Despite CEO Bill Nash’s attempt to highlight positive aspects like a 1.3% growth in total sales, the company’s guidance suggests tougher times ahead. Investors reacted negatively to the delay in CarMax’s goal of reaching 2 million units sold annually. This target has been pushed back to sometime between fiscal 2026 and 2030, a significant setback. The weak results coupled with the delayed sales target of 2 million units by fiscal 2026-2030 create a gloomy outlook, justifying the stock’s decline.
JP Morgan & Chase Co (NYSE: JPM)
JPMorgan Chase, the biggest US bank, missed analyst expectations for a key revenue metric but surprised investors with a strong performance in its trading division. Net interest income, a measure of the difference between what the bank charges for loans and pays on deposits, came in at $23.1 billion for the first quarter, falling slightly short of analysts’ predictions. Despite this, the bank maintained its overall earnings forecast for the year, aiming to earn about $90 billion from net interest income. However, they adjusted their guidance excluding the markets business down to $89 billion, a $1 billion revision.
A more significant concern for investors was the bank’s raised expense guidance. JPMorgan now expects adjusted expenses to hit $91 billion, exceeding earlier estimates by $2 billion. This news, coupled with ongoing economic uncertainty including inflation and geopolitical tensions, sent the bank’s stock price down about 4% in early trading.
CEO Jamie Dimon acknowledged the mixed bag of results while emphasizing the bank’s preparation for a wide range of scenarios. The recent inflation reading above expectations and potential future interest rate hikes are factors the bank is closely monitoring, with Dimon having previously warned that rates could reach anywhere from 2% to 8% “or even more.”

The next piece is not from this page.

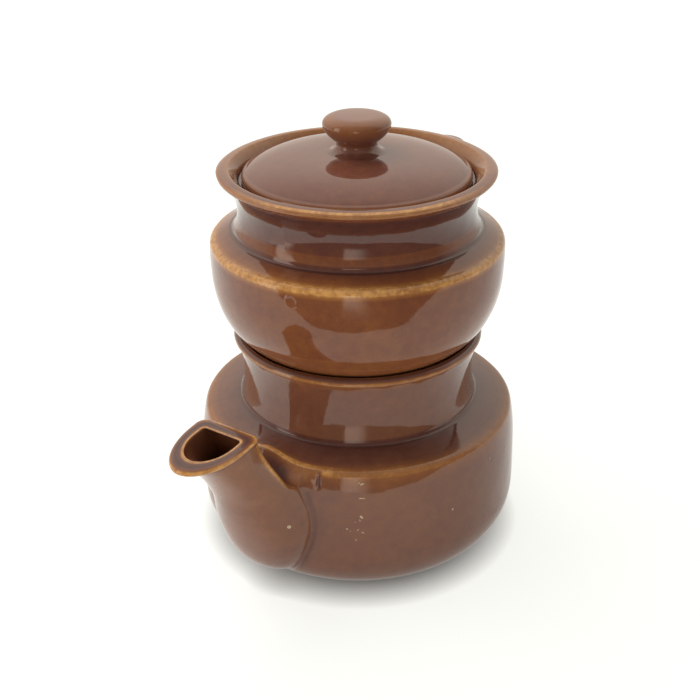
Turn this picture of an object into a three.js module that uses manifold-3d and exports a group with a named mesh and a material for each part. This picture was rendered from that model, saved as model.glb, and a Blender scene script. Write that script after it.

JPMorgan’s performance contrasted with analyst predictions in some areas. The bank surprised them with a net reserve release of $72 million, indicating an improvement in loan conditions, whereas analysts had predicted a build of $556 million. Additionally, investment-banking revenue came in at $2 billion, exceeding analyst expectations. Markets revenue fell 5%, less than expected, with both equity and fixed-income trading beating estimates.
This positive news couldn’t completely offset the concerns surrounding missed estimates and rising expenses. With other major banks like Wells Fargo and Citigroup reporting their results on the same day, investors are closely watching the industry’s performance in this uncertain economic climate.